Walindi Resort, Kimbe PNG

Posted on June 28, 2017


Walindi Resort sits on a plantation one hours drive from Hoskins airport in West New Britain Province, Papua New Guinea. The property in on the shores of Kimbe Bay. Anyone who is anyone comes here to dive. The promise of “gin-clear” waters, a smorgasbord of aquatic life and few tourists makes this journey more of a pilgrimage for the die-hard scuba junkie.

I stumbled across this place by accident; and oh what a happy accident. It took several emails, re-jigging my plans in Port Moresby and a heft bank transfer to secure six dives and a volcano hike. I’m planned to do all of this in just three days before heading back to the capital and flying out to Indonesia.

This morning on arriving at the domestic terminal at Jackson’s airport I was met with chaos. Provinces are so difficult to access in PNG that flying really is the only way to get around. The roads out of the capital are few and in bad condition. Everyone flies. Plane tickets are relatively cheap. It’s as normal as taking the bus. Some journeys are a brief 35 minutes.
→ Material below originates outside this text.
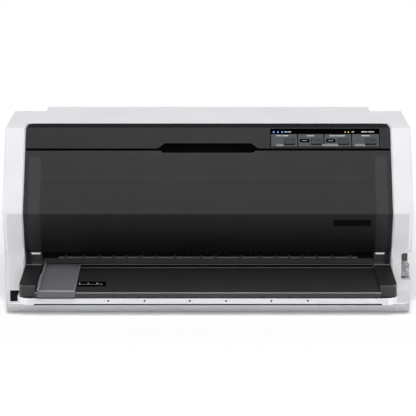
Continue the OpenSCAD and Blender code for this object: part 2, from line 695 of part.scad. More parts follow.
// ---- carriage --------------------------------------------------------------------------
carriage_front = -19;
fin_y = 14;
belt_y = 36;
pulley_r = 8;
front_run = belt_y - pulley_r;
belt_z = 98;
belt_w = 6;
belt_t = 1.2;
pulley_x = frame_in - 21.4;
carriage_x = -pulley_x + 66;
motor_plate_z = 107.4;
module carriage_rod() {
    color("#c4c7ca") bar_x(-frame_out, frame_out, rod_c, rod_r);
}
module head_rail() {
    color("#a4a7ab") along_x(-frame_in + fit, frame_in - fit)
        polygon([[54, 96.2], [64.4, 96.2], [64.4, 84], [66, 84], [66, 97.8], [54, 97.8]]);
}
module print_carriage() {
    color("#242426") difference() {
        union() {
            translate([carriage_x, 0, 0]) along_x(-32, 32)
                polygon(rounded([[carriage_front, 79], [12, 79], [24, 74.4], [44, 74.4], [48, 82],
                                 [48, 92], [carriage_front, 92]], [2, 0, 0, 0, 3, 1, 2]));
            block([carriage_x - 14, 46, 88], [carriage_x + 14, 63, 95.7]);
            // clamp on the front run of the belt
            block([carriage_x - 8, front_run - 4.4, 90], [carriage_x + 8, front_run - belt_t - play, 106]);
            block([carriage_x - 8, front_run + play, 90], [carriage_x + 8, front_run + 3.4, 106]);
        }
        bar_x(carriage_x - 40, carriage_x + 40, rod_c, rod_r + pin_play);
        block([carriage_x - 16.2, -13.2, 70], [carriage_x + 16.2, 13.2, 100]);
    }
}
module print_head() {
    color("#7d8084") translate([carriage_x, 0, 0]) {
        block([-16, -13, 62], [16, 13, 96]);
        block([-5, -4, paper_z + 1.6], [5, 4, 62]);
        block([-19, -16, 92.1], [19, 16, 94]);
        for (i = [0:4]) block([-17, -fin_y, 96 + 3.4 * i], [17, fin_y, 97.6 + 3.4 * i]);
        translate([0, 0, 96]) cylinder(r = 8, h = 16);
    }
}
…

The tiny planes line up and all are scheduled to leave within 20 minutes of each other. But the trouble is they don’t appear to leave on time so you have hundreds of people streaming through one set of doors towards the runway to catch five flights all boarding simultaneously. The few foreigners waiting are all perched on the edge of their seats. Sweaty faces are wearing anxious expressions, heads cocked to one side and everyone straining to hear the tannoy announcements over the din of wailing babies, chatter and airport staff yelling gate numbers. 

One thing I have noticed is the age bracket of travellers here. PNG appears to attract mostly couples in their early sixties upwards. Then random (40-something) sole travellers like me. Those who have lived a bit and can now afford to come here. The fear factor which is peddled constantly about this country means that you cannot travel here on a budget. You are held to ransom by the ex pats running guest houses, taxis and restaurants. 

My flight was stopping at three destinations. Lae after half an hour, then 50 minutes later Kimbe (my stop) and the final destination Rabaul which is 60km from the island of New Guinea. Sitting next to me on the plane was a local. She was born in New Ireland in the northeastern province but now lives in Cairns, Australia with her family. She and her husband moved to get their kids a better education.

She can’t bear Port Moresby and says while she misses home greatly she can’t wait to get out of capital. “PNG has so much more to offer! Where are you going?”.

“Kimbe,” I reply excitedly.

“Ahh you’re a diver. Let me guess ….Walindi?!” she said with a twinkle in her eye.

I nodded enthusiastically, grinning.

“You’ll love it,” she replied closing her eyes as we took off.

That’s exactly what I wanted to hear.